When they had placed them in the center, they began to inquire, "By what power, or in what name, have you done this?"

Then Peter, filled with the Holy Spirit, said to them, " Rulers and elders of the people, if we are on trial today for a benefit done to a sick man, as to how this man has been made well,

let it be known to all of you and to all the people of Israel, that by the name of Jesus Christ the Nazarene, whom you crucified, whom God raised from the dead--by this name this man stands here before you in good health.

"He is the STONE WHICH WAS REJECTED by you, THE BUILDERS, but WHICH BECAME THE CHIEF CORNER stone.

"And there is salvation in no one else; for there is no other name under heaven that has been given among men by which we must be saved."

Now as they observed the confidence of Peter and John and understood that they were uneducated and untrained men, they were amazed, and began to recognize them as having been with Jesus.

And seeing the man who had been healed standing with them, they had nothing to say in reply. (vs 5-14)

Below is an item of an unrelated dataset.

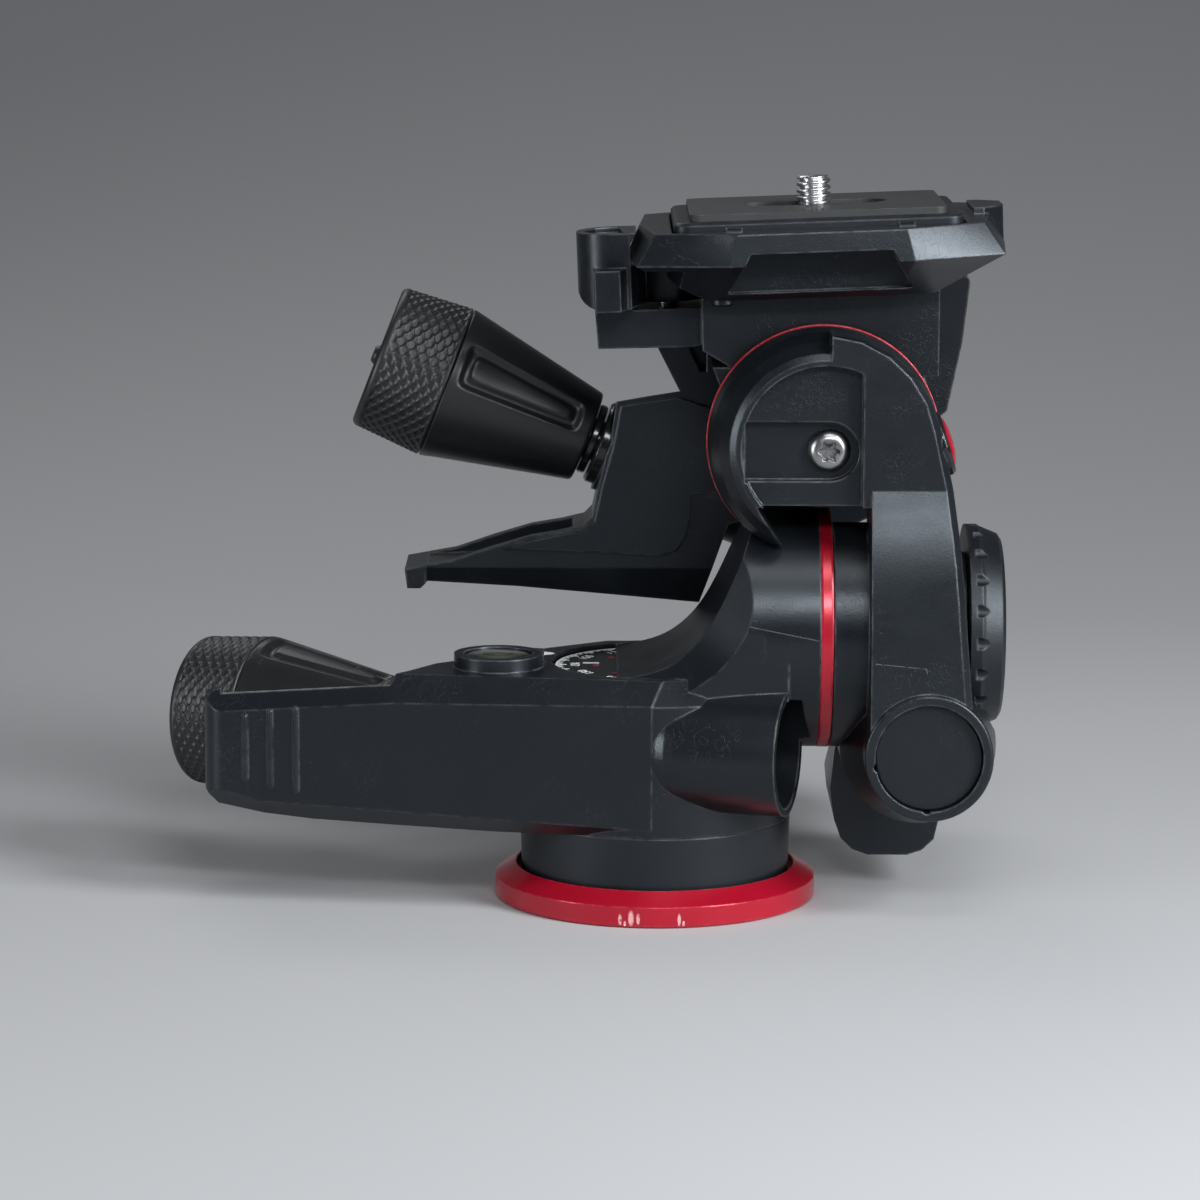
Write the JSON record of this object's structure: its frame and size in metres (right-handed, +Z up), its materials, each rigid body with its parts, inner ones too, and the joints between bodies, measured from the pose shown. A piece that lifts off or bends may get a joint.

From the moment the Apostles came out of the upper room in the power of the Holy Spirit, their message was attracting people, either in a positive sense or a negative; but attract people, it did.

They who had abandoned Christ in the garden of prayer, who had received news of His resurrection with a mixture of shock and incredulity, now went forth in a newborn confidence, not in themselves any longer, but in their Lord, and the world would never be the same again.

What a page turner the book of Acts is!

After the crucifixion of Jesus of Nazareth I’m sure things had gone pretty much back to normal for the Romans.

They may have been hearing some rumors of a resurrection and some low rumbles of gossip and speculation among the Jews because of it. But let the Jews have their religious delusions and their debates and their rituals, as long as they weren’t rioting or stirring up trouble.

As far as the Jewish religious leaders were concerned, there had to have been a bit more cause for concern in their minds than the Romans. After all, they had crucified this Nazarene to shut him and his followers up so the Romans wouldn’t come down on them and take away their freedoms, and then there was this very troubling news that they could not openly refute, of his having come back from the dead.

And since then there had been little news bytes coming back to them of sightings of this risen Jesus in various places around Galilee. Nothing they could put their finger on to put a halt to it, just rumblings; and that had to be unsettling to say the least.

We have recently been seeing news stories focused once more on Mt. St. Helens in Washington state. Most of us will remember the eruption of that volcano in 1980 that killed 57 people, 21 of whom were never recovered from the ashes, and now it is showing activity again. As I prepared this sermon it was spewing out some gasses and some ash, and authorities had cordoned off an eight mile buffer zone around the mountain in case another large eruption takes place. For the moment, it was just rumbling and spitting a little.

I imagine post resurrection, pre-Pentecost Judea being like that. Just rumblings, restlessness, whispers, furtive glances that communicate a sense that something is up; something is about to happen. But what?

Then the day of Pentecost comes and very suddenly, about 9 o’clock in the morning, the streets around the temple area are packed with people listening to a man speaking, and he is very boldly declaring the resurrection and Lordship of this Jesus, calling Him the Messiah, testifying that many witnesses have seen Him and been with Him, indicting the entire population of Judea for crucifying Him in the first place, and people are crying out in anguish and asking, “what must we do”, and they’re then going to the temple pools to be baptized, and, oh, the volcano has erupted!

BANG!

Then Luke gives us this account of a lame man at the temple who gets healed of a life-long debilitation when Peter grabs his hand and lifts him to his feet, and then loudly gives this Jesus credit for the healing, and when the crowds gather in amazement, for they all know who this formerly crippled man is and they can’t deny he has been healed, Peter once more repeats his accusations, and his declarations, and his invitations, and about five thousand more end up running to be baptized!